* [SET PROBLEM] Which lines hold the string "before"? Copy every one of them.

* [SUPPLIED DATA]
####################

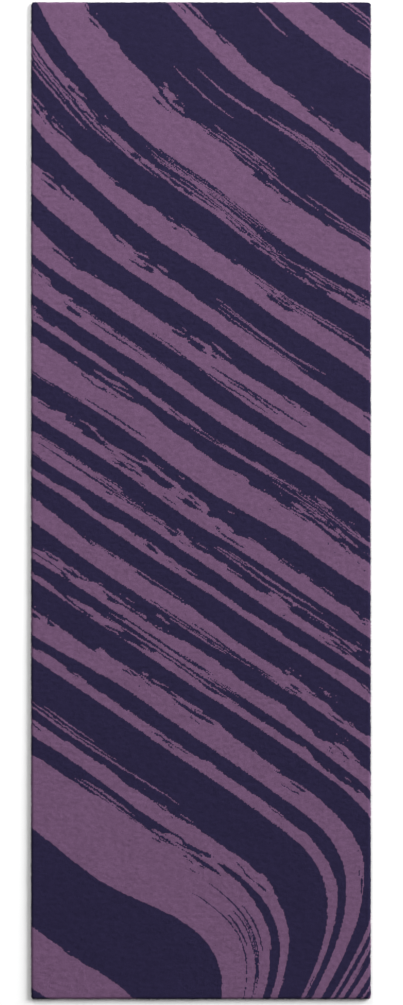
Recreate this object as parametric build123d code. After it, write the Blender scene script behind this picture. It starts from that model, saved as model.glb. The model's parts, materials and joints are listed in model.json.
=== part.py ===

####################

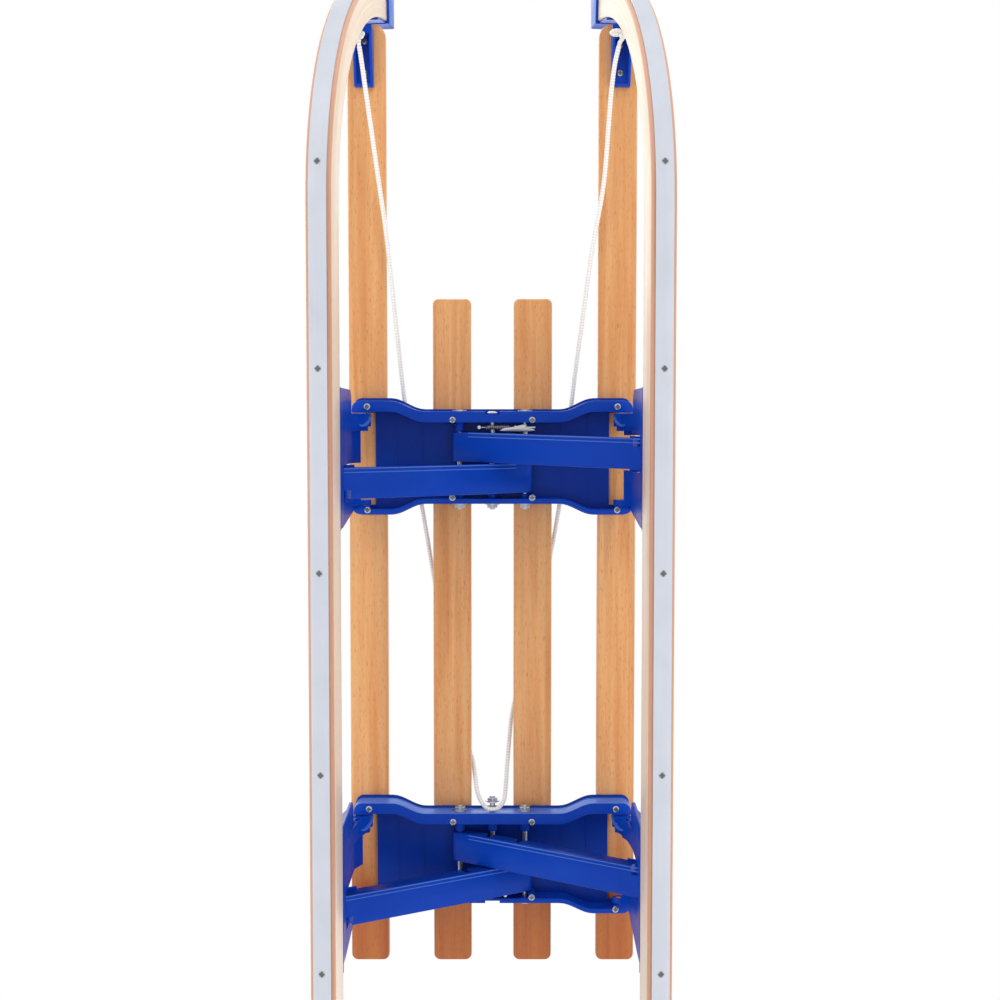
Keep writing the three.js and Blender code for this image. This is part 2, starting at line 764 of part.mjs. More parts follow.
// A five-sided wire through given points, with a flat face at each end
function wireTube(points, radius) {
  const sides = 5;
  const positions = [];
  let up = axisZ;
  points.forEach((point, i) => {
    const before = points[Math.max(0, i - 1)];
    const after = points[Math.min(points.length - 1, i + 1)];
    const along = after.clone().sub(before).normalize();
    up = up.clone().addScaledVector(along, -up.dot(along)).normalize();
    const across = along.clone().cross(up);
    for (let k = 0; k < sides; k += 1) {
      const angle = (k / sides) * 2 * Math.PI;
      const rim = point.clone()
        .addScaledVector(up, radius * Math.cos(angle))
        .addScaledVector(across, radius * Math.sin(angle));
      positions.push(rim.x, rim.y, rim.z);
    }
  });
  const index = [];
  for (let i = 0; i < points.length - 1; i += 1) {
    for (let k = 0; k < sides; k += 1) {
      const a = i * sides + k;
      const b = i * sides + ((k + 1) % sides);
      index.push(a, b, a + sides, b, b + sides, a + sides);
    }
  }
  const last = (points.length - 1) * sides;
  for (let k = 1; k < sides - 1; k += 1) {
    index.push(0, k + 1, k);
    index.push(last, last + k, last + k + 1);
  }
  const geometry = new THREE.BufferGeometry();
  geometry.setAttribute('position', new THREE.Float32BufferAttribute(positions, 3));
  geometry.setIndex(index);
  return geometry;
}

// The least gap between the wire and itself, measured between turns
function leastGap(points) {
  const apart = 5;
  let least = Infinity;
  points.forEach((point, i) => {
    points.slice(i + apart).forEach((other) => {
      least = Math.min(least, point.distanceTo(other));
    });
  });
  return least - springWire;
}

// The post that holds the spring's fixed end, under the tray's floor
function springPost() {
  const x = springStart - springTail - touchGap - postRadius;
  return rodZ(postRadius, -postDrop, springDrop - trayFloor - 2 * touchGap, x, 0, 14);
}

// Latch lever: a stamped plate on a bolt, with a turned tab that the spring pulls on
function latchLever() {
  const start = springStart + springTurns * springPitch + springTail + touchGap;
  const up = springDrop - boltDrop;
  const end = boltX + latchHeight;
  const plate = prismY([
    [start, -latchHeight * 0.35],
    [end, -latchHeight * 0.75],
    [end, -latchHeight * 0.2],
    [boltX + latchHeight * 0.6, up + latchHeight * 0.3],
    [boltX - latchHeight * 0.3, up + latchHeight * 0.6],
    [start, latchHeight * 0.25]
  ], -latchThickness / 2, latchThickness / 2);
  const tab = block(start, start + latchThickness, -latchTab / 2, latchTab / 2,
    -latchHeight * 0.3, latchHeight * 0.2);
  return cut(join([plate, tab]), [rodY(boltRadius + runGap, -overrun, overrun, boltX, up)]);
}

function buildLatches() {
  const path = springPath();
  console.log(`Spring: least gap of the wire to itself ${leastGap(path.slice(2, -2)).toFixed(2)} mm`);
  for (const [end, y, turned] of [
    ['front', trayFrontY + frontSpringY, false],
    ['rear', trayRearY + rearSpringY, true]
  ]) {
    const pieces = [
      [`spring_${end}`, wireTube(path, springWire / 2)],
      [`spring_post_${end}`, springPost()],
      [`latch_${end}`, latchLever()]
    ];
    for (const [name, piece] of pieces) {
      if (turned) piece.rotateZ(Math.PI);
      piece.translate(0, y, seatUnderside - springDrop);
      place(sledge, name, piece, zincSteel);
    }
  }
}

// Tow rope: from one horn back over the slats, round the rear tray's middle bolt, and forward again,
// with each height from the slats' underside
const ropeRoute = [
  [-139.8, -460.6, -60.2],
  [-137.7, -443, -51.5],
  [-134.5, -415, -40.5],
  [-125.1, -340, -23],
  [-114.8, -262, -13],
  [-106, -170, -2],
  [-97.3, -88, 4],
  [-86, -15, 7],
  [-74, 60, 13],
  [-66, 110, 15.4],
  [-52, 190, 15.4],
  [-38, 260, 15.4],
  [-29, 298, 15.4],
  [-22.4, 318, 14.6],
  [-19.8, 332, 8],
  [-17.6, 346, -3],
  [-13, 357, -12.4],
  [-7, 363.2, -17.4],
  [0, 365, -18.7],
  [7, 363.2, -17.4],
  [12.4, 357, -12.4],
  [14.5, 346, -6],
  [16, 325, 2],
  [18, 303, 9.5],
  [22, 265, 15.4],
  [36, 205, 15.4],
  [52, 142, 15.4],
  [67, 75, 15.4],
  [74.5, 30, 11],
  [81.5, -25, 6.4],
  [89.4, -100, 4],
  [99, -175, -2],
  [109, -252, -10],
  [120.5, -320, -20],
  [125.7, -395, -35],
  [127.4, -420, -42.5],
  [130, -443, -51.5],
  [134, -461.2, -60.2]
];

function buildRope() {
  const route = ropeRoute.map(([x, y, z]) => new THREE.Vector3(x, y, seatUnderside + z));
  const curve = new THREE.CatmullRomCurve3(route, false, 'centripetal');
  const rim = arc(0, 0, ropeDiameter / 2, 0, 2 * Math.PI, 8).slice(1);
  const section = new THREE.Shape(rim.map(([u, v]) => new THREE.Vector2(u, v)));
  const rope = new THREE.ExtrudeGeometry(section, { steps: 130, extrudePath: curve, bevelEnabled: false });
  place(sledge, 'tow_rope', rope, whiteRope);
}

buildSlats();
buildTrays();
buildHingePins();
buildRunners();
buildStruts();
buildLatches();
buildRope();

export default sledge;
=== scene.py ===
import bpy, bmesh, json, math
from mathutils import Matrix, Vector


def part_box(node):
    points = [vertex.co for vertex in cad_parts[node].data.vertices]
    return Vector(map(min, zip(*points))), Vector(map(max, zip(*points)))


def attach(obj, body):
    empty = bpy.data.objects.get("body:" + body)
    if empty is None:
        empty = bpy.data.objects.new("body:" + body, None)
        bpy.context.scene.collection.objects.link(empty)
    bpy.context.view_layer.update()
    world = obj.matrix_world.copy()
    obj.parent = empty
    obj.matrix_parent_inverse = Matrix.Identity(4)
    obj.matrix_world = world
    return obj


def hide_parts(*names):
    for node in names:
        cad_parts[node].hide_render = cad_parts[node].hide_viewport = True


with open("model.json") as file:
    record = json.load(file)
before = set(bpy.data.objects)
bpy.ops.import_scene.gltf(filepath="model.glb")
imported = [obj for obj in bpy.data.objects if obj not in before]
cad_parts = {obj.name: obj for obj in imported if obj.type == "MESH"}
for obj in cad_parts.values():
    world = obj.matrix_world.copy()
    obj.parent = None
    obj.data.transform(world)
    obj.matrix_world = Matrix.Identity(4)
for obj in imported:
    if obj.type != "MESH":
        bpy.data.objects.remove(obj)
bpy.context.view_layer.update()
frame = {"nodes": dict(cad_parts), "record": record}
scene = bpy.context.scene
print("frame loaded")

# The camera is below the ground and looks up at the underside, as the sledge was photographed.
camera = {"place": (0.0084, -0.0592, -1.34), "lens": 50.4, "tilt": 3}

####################

* [WRITTEN ANSWER]
    const before = points[Math.max(0, i - 1)];
    const along = after.clone().sub(before).normalize();
before = set(bpy.data.objects)
imported = [obj for obj in bpy.data.objects if obj not in before]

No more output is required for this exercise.